野田が、その代わりに「生き易い」を使っているのが気になった。「暮し易い」ならよく使われるが、誤用ではないにしろ「生き易い」という表現は、筆者には少々引っ掛かる。それは「死に様」からの連想で使われ出した「生き様」に感じるのと似た違和感だ。

人があることを表現するのに、どういう語を選び、どういう話し方をするかには、誰に影響されたかが強く出る。一般には、子供の頃に両親の話ぶりを聞いて、それに感化される場合が多かろう。進次郎の物言いが父純一郎とそっくりなのはその証左か。

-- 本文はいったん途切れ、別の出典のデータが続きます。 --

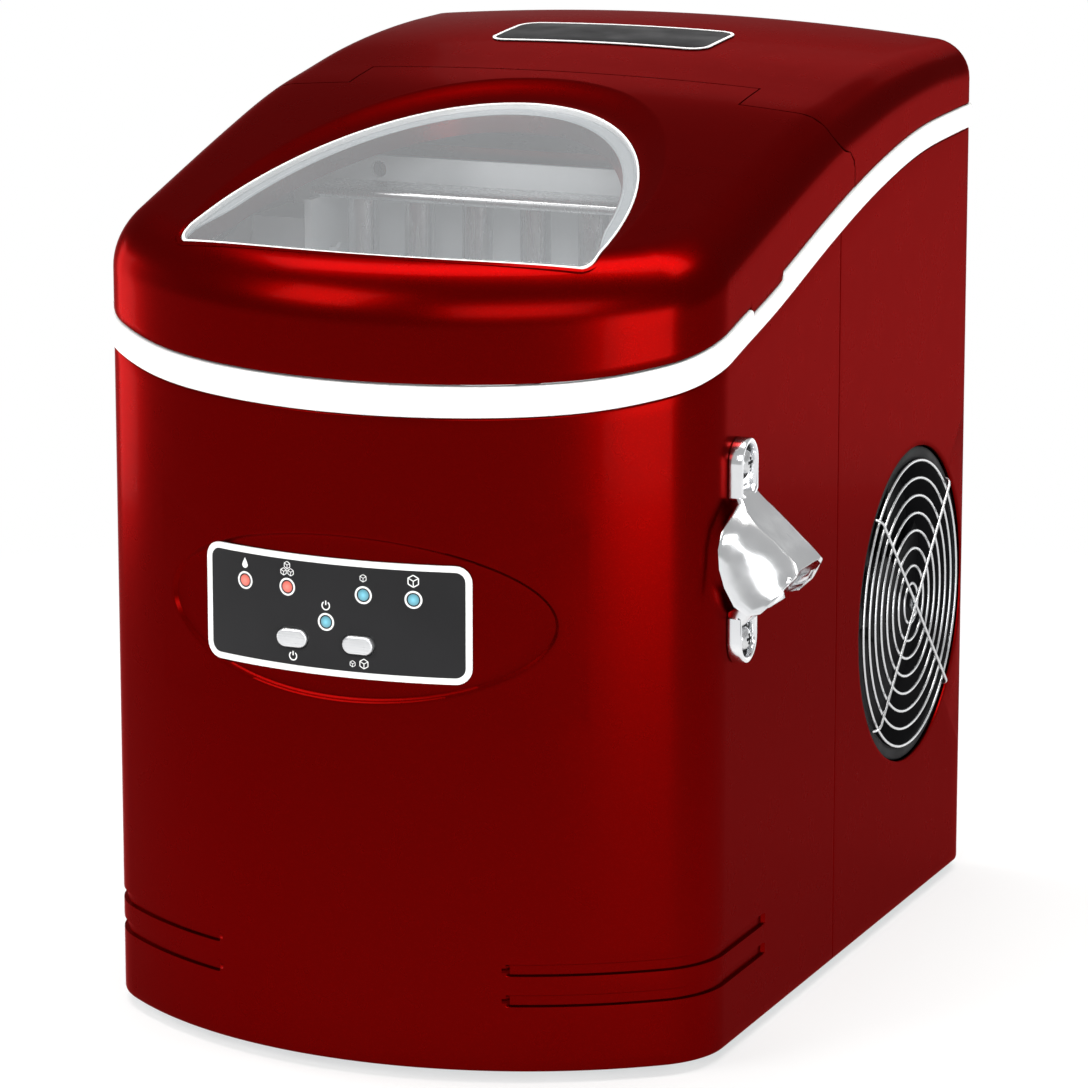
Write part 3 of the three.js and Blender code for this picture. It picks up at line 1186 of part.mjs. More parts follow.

石破茂の「それって、〇〇だよね」といった口調を聞くと、筆者は虫唾が走るが、他日、知人は「石破さんは優しい話し方で判り易い」といっていた。人それぞれだなあ、と感じ入ったが、ここ最近の河野の「〇〇だよね」も耳に付く。石破に支援を頼み込むのも宜なるかな。

話し方は「優しい」かも知れぬが、それは話し方だけのこと。筆者には石破や岸田の話は、回りくどい話ぶりだけが気になってしまい、結局、何を言いたいのか判らずに終わることが少なくない。それとは逆に、進次郎話法も一句一句が短すぎ、これまた良く理解できない。

政治家の言葉づかいでは「させていただく」も気になる。筆者は鳩山由紀夫の「させていただく」の印象が最も強いが、4候補とも頻繁に使う。この語の使い方について、文化庁は次のように解説している。

―「させていただく」といった敬語の形式は、基本的には、自分側が行うことを、ア)相手側又は第三者の許可を受けて行い、イ)そのことで恩恵を受けるという事実や気持ちのある場合に使われます。

したがって、ア)、イ)の条件をどの程度満たすかによって、…適切な場合と、余り適切だとは言えない場合とがあります。-

つまり、ア)とイ)の条件を満たした場合に使うが、ケースバイケースとのこと。そこで、政治家は選挙でえらばれた選良(選ばれたすぐれた人)だ。「立候補させていただきます」は「立候補いたします」で良く、「させていただく」はむしろ慇懃無礼に聞こえると常々筆者は思っている。

本格的に総裁選が始まって、18日には日本記者クラブで4氏揃っての討論会があり、19日日曜も朝から4氏の討論番組が目白押しだった。が、筆者はこれらの場での発言よりも、立候補を表明する以前のこれまでの政治活動の中で、4候補がどう発言し、どう行動してきたかを重視する。

加えてこれから投票日までに、そうした持論や政治行動がどう変節していくかにも注目する。勿論、世の中は日進月歩、例えば従来株とはかなり異なるデルタ株への対応を臨機応変に行えない様では困る。が、「日本の礎」である皇統維持やエネルギー政策はそうではない。

いくら繕っても付け焼刃は脆く、安メッキは直ぐ剥げる。それで騙せるほど国民は馬鹿でない。言葉で勝負する政治家がいい加減な日本語を使うようでは、それこそ「選良」が泣く。